DATASET SECTION:

--------------------

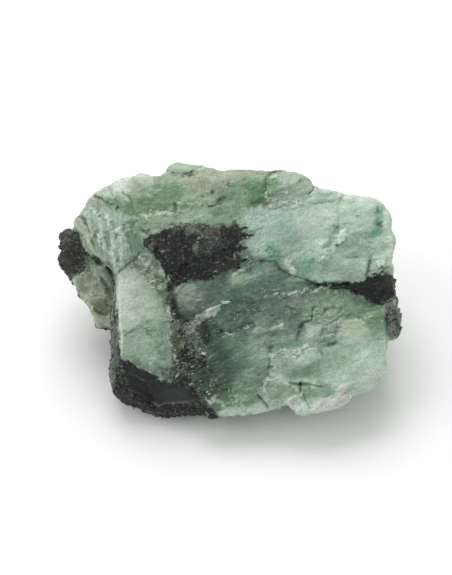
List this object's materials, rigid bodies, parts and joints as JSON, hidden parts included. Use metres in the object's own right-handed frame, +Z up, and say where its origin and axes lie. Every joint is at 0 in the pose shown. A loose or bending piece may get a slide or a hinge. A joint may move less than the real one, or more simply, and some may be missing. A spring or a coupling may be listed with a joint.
{
  "type": "raw emerald crystal",
  "caption": "Broken chunk of milky green emerald in dark mica schist, with a broad slanting crystal face, a schist knob at one side and a flat underside to rest on.",
  "frame": {"origin": "centre of the bounding box's bottom, on the flat underside that the stone rests on", "axes": "+Z up; +X along the stone's longest side; the broad crystal face looks towards -Y and upwards"},
  "size_m": [0.0633, 0.0471, 0.0338],
  "materials": {
    "emerald": "milky translucent green beryl with fine streaks and pale chips, and black granular mica schist in patches"
  },
  "bodies": {
    "root": {"emerald_crystal": "emerald"}
  },
  "joints": []
}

--------------------

YOUR OBJECTIVE: Quote each line of the listing above exactly.

WRITTEN RESPONSE:
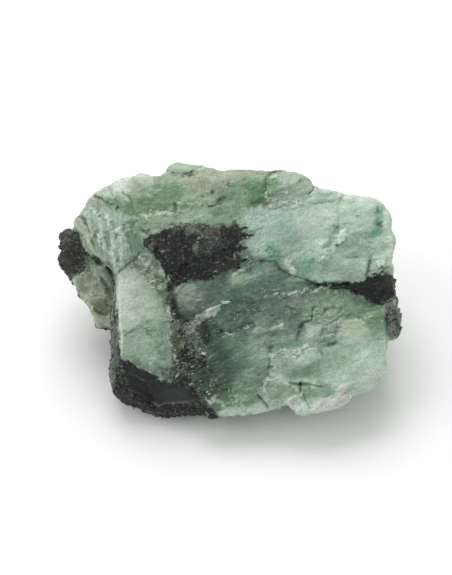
List this object's materials, rigid bodies, parts and joints as JSON, hidden parts included. Use metres in the object's own right-handed frame, +Z up, and say where its origin and axes lie. Every joint is at 0 in the pose shown. A loose or bending piece may get a slide or a hinge. A joint may move less than the real one, or more simply, and some may be missing. A spring or a coupling may be listed with a joint.
{
  "type": "raw emerald crystal",
  "caption": "Broken chunk of milky green emerald in dark mica schist, with a broad slanting crystal face, a schist knob at one side and a flat underside to rest on.",
  "frame": {"origin": "centre of the bounding box's bottom, on the flat underside that the stone rests on", "axes": "+Z up; +X along the stone's longest side; the broad crystal face looks towards -Y and upwards"},
  "size_m": [0.0633, 0.0471, 0.0338],
  "materials": {
    "emerald": "milky translucent green beryl with fine streaks and pale chips, and black granular mica schist in patches"
  },
  "bodies": {
    "root": {"emerald_crystal": "emerald"}
  },
  "joints": []
}